Genomics in the World of Big Data Analytics
Data analytics projects have proven successful in accelerating the pace of research, analysis and decision-making at pharmaceutical and biotech corporations. For genomics specifically, the promise of utilizing big data to capture and unlock its full potential is exciting, but not without its challenges. Everyone is aware of the primary technological challenges for data analytics projects, like data integration, privacy/security, storage and statistical power. But as data analytics and genomics intersect, new challenges emerge.
Almost thirty years ago, The Human Genome Project engulfed over 20 university labs, billions of dollars globally, and over a decade of work. Today, genome sequencing time and effort has been reduced to a few hundred bucks with a turnaround time of a few days, and there have even been Black Friday sales vying for consumer affection. As a result of this increased accessibility, companies are compiling data at an exponential rate, and IT engagements are in demand to help keep up with the storage, privacy and computational speeds needed to extract meaning from it all.
A Lack of Standardized Nomenclature: Data’s Biggest Enemy
Taking a step back from IT, one of the biggest problems facing big data in biological sciences is standardized nomenclature. As the field emerged, naming conventions were non-existent, giving rise to a “Wild West”-type environment where scientists labeled as they thought best.
In 1979, The HUGO Gene Nomenclature Committee (HGNC) was organized to “approve unique symbols and names for human loci, including protein coding genes, ncRNA genes and pseudogenes, to allow unambiguous scientific communication.” However, this nomenclature effort was confined to humans. It lacked conservation of terminology across evolutionary trees to model organisms such as yeast, flies, worms or mice—causing complications to effectively mine data. For example, the KRAS gene has 15 synonyms for a human and 11 for a mouse where only 4 values overlap.
In fact, it is not uncommon for different scientists within the same team to prefer the use of different nomenclatures. In addition to gene naming, there are also proteins, cells, tissues, organisms, diseases, technologies, protocols and algorithms that exist without definitive standards. Organizations such as Pistoia Alliance and Transforming Genetic Medicine Initiative work to improve consistency and establish FAIR (Findable, Accessible, Interoperable, and Reusable) best practices for use and management of ontologies.
Lastly, even if the nomenclature were established, it is imperative to capture all the metadata associated with a particular sequence. Specifically, what organism did the sequence come from? What is the gender or ethnicity? What is the context (e.g. normal vs. cancerous tissue) associated with that sample? Finally, which technologies (i.e. physical or computational process) were used to generate the data?

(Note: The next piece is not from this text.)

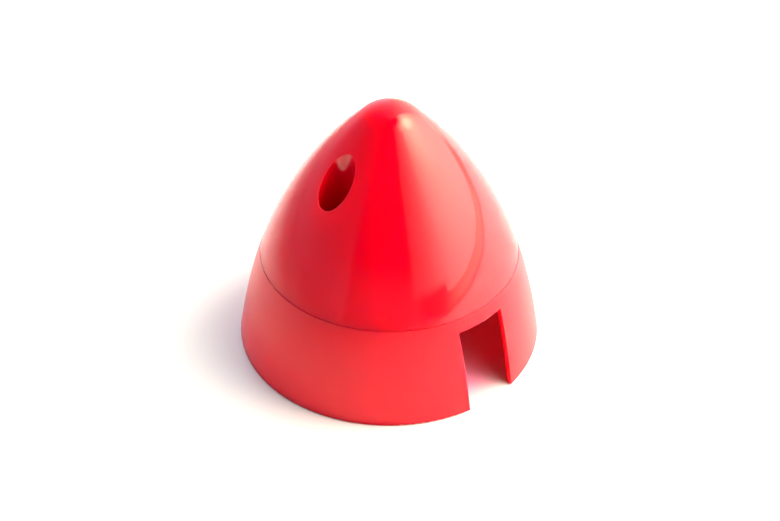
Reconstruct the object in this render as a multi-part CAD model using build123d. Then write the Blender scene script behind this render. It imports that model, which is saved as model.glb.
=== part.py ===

Drawing Meaningful Conclusions from Disparate Data
The problem described above becomes more pronounced when trying to integrate information from disparate data sources. If the organizational structure of the metadata does not match, analysis of combined datasets will be a challenge. As the field is working to adapt comprehensive standards, curators will be necessary to bring the data together in an integrable and interpretable way.
In order to draw meaningful conclusions, data analytics within genomics projects will need to account for the technological problems, nomenclature standards and metadata issues that turnkey big data implementations cannot foresee in total. To do so, the next generation of applying data analytics to genomics will build off robust engineering cloud platforms for data storage and analysis.
With public- and government-sponsored projects, such as the National Institutes of Health’s 100,000 genomes, the UK's 1 million or Finland's 0.5 million genomes, as well as commercial endeavors, underway, we can access and integrate an almost ludicrous amount of data. However, even the most organized projects still need data scientists to ensure that all data and metadata complies with FAIR standards.
In conclusion, big data platforms will need to proactively anticipate the metadata necessary to make the volume of disparate data sources across an organization into worthwhile research and commercial applications. Despite the challenges, implementing a genomics-centered big data ecosystem that is powerful, scalable and searchable will yield integrations and interpretations to pave the way for futuristic academic and commercial advances worldwide.